One man will judge; and coach Scolari's criteria will have little space for what his players have been doing for Barcelona, Tottenham or on PlayStation. 'Big Phil' will stand or fall solely by what he thinks his players are capable of contributing to the national team between 12 June and 13 July.

Questions on South American football to vickerycolumn@hotmail.com, and I'll pick out a couple for next week.

From last week's postbag;

What are the World Cup stadiums being used for after the World Cup? Attendances in the Brazilian League surely aren't good enough to fill these large, expensive stadiums. Kieran Kirschner

An interesting point, since one of Fifa's justifications for awarding the World Cup to Brazil was the hope that the investments could increase crowds in local games.

The average attendance in last year's first division was just below 15,000. There is no reason to believe that this can't be increased. Indeed, in this year's Copa Libertadores, the two best-supported sides in the group phase were the Rio de Janeiro pair of Flamengo and Botafogo, both of whom play in the Maracana, one of the main World Cup venues.

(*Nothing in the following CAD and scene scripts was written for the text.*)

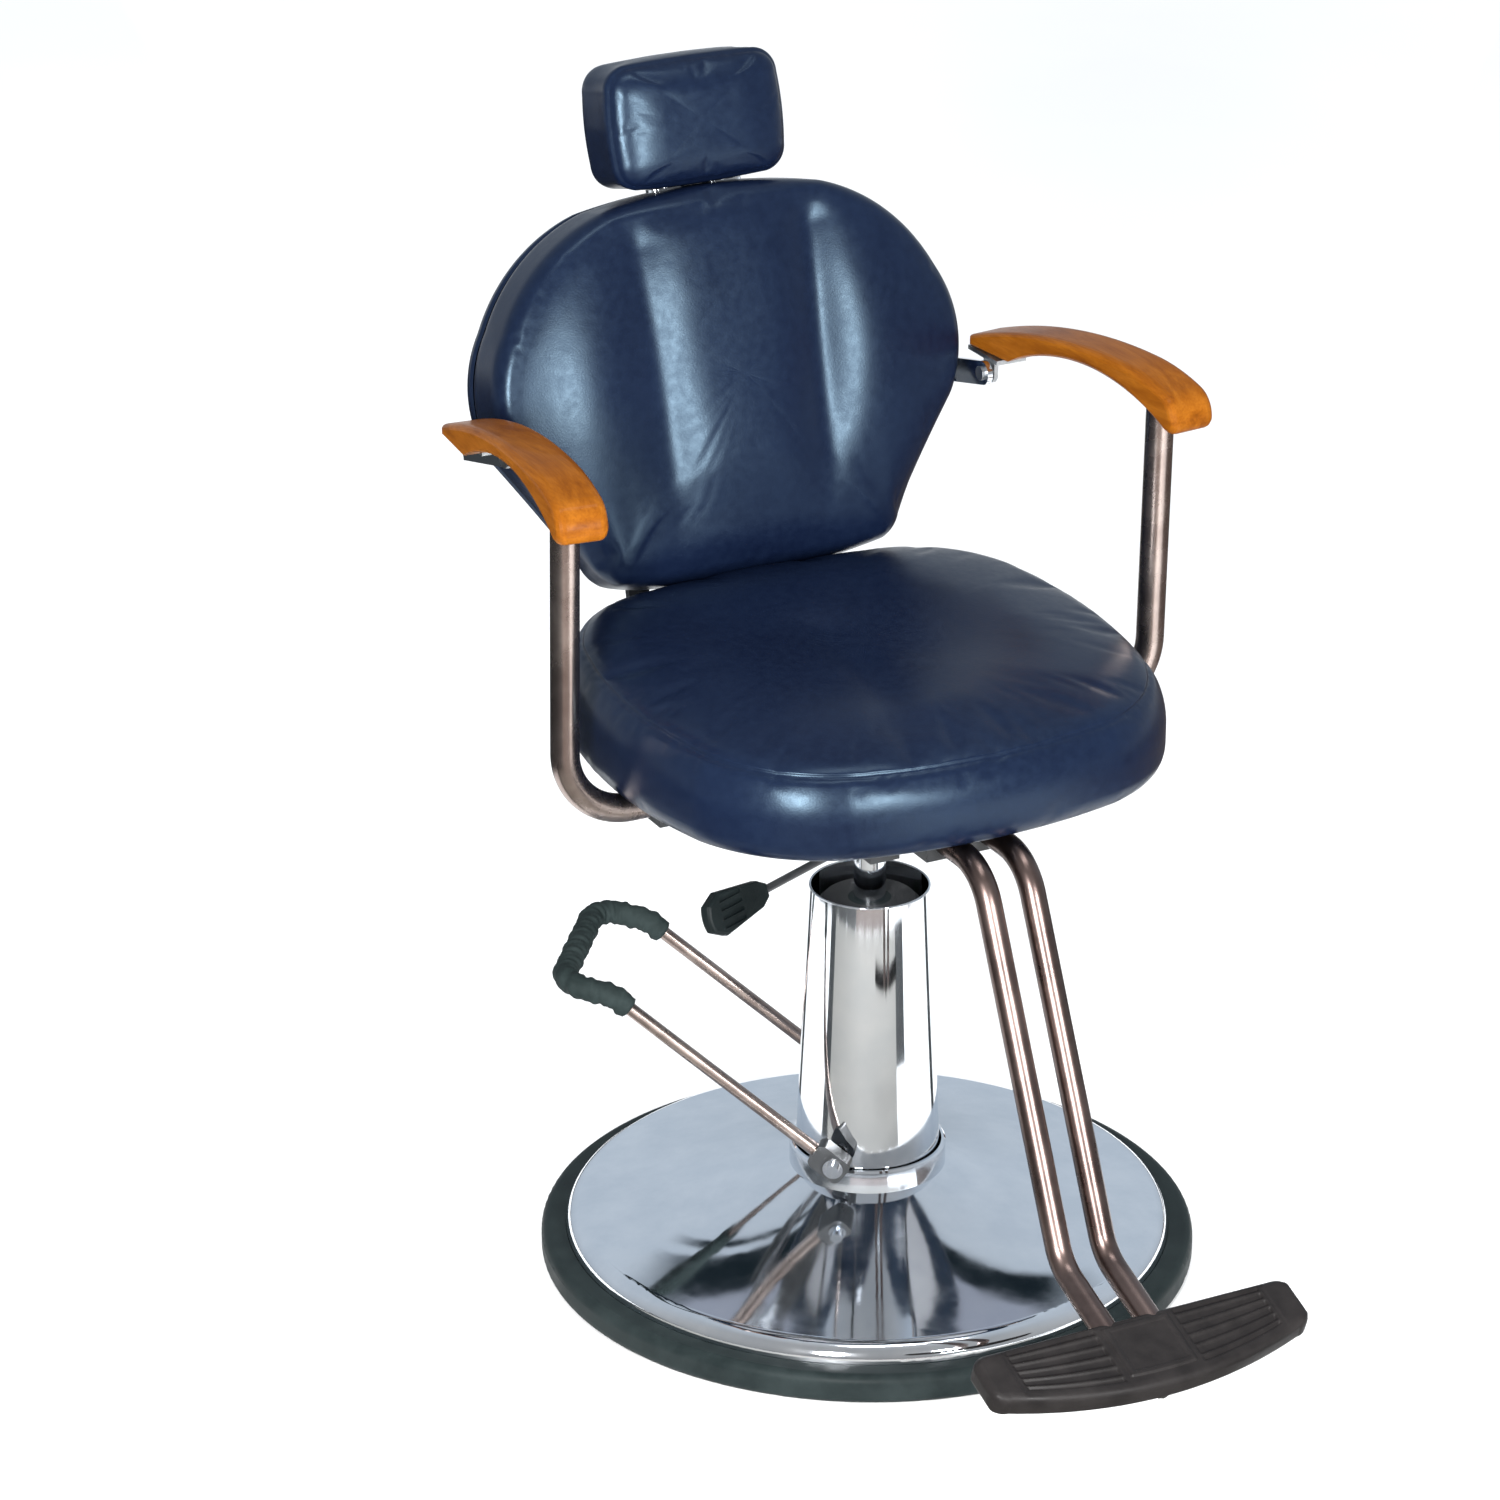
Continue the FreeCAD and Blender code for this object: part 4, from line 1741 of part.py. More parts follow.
for piece in doc.Objects:
    if "Invalid" in piece.State or "Error" in piece.State:
        raise RuntimeError("%s failed: %s" % (piece.Label, piece.State))
os.makedirs("parts", exist_ok=True)
for name in nodes:
    shape = finished[name].Shape
    if shape.isNull() or not shape.isValid():
        raise RuntimeError(name + " is not a valid shape")
    shape.exportStep("parts/%s.step" % name)
print(len(nodes), "nodes")
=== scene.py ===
import json
import math

import bpy
import numpy as np
from mathutils import Matrix, Vector


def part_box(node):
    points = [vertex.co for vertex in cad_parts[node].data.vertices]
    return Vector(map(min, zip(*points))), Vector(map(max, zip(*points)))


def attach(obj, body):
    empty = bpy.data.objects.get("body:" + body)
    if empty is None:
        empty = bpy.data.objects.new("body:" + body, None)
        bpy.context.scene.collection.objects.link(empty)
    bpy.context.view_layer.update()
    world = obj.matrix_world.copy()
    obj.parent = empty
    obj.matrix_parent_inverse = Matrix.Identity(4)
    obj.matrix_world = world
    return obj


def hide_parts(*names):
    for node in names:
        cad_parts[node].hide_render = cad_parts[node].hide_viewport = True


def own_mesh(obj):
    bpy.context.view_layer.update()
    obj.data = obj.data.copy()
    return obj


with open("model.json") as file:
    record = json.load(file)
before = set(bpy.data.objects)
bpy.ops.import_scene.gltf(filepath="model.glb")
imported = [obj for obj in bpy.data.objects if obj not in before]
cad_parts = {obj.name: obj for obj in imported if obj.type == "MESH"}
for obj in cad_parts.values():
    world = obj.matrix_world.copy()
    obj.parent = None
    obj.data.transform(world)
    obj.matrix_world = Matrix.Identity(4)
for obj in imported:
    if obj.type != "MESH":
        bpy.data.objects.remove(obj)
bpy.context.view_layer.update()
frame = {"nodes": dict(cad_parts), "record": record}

nodes = frame["nodes"]
scene = bpy.context.scene


# Objects and node trees

def add_object(name, data):
    added = bpy.data.objects.new(name, data)
    scene.collection.objects.link(added)
    return added


def add_mesh(name, points, faces, material):
    mesh = bpy.data.meshes.new(name)
    mesh.from_pydata([tuple(point) for point in points], [], faces)
    mesh.materials.append(material)
    return add_object(name, mesh)


def add_smooth_mesh(name, points, faces, material):
    piece = add_mesh(name, points, faces, material)
    piece.data.shade_smooth()
    piece.data.update()
    return piece


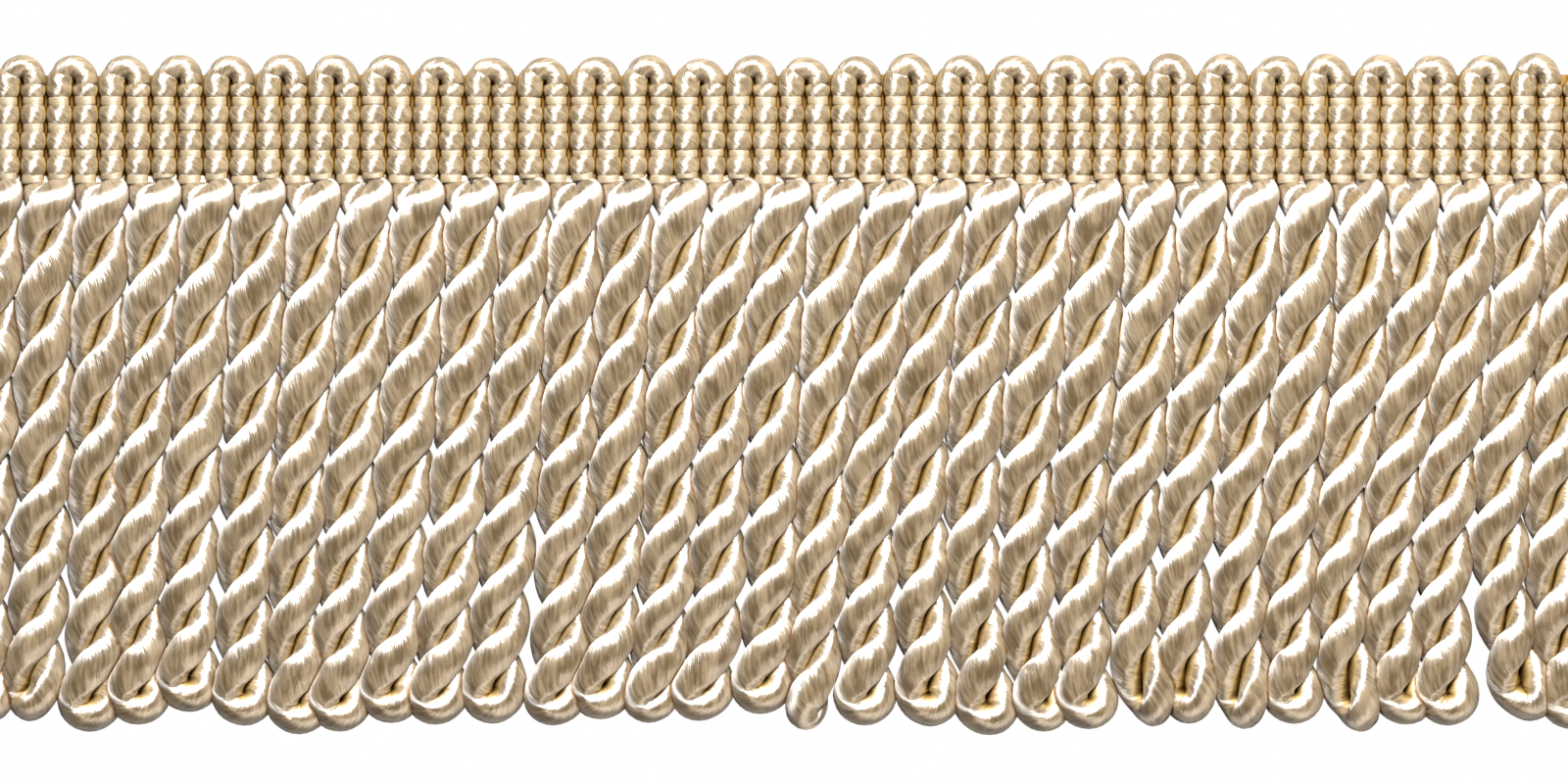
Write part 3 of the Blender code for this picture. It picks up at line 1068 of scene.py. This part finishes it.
@dataclass
class BindingWraps:
    """The rows of binding yarn: a flat band round every rib, in four rows."""

    lie: Lie
    finish: bpy.types.Material
    loops: HeadingLoops
    half_width: float = 1.17 * MM
    half_depth: float = 1.12 * MM
    band_half: float = 0.54 * MM
    band_thickness: float = 0.3 * MM
    foot_stagger: float = 0.25 * MM
    closure: float = 0.985  # share of a full turn that a band makes
    ring_power: float = 0.7  # below 1 a ring is flatter in front and behind than an oval
    band_power: float = 0.6  # below 1 a band is flatter, with round edges
    pattern_length: float = 8.4 * MM  # of the fibre pattern round a band
    ring_steps: int = 30
    band_steps: int = 10
    unevenness: float = 0.1 * MM
    wander: tuple[float, ...] = (0.5, 1.0, 0.2)  # shares of the unevenness along X, Y and Z
    tilt: tuple[float, ...] = (0.03, 0.02, 0.07)  # radians, either way
    smallest: tuple[float, ...] = (0.96, 0.86, 0.96)
    largest: tuple[float, ...] = (1.03, 1.12, 1.03)
    seed: int = 3
    tilt_seed: int = 11
    size_seed: int = 12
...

Those stadiums in the heartlands of the Brazilian game will be extensively used - though the debate about ticket prices is not going to go away. And the hope is that investments in the North East will help football there punch its weight at national level.

More problematic are the grounds outside the heartlands. The viability of Manaus and Cuiaba are open to question. And then there is Brasilia, the most expensive of the 2014 venues, in a city where local teams draw tiny crowds. One ruse appears to be for clubs from elsewhere to stage games there - Flamengo, who have large support in Brasilia, played their opening match in the Brazilian Championship there on Sunday.

But it is hard to see this as anything but counter-productive in the long term, since it hampers the efforts of the local clubs to build a fan base. It also interferes with the integrity of the league, which should surely be based on the premise of the 20 clubs meeting each other home and away.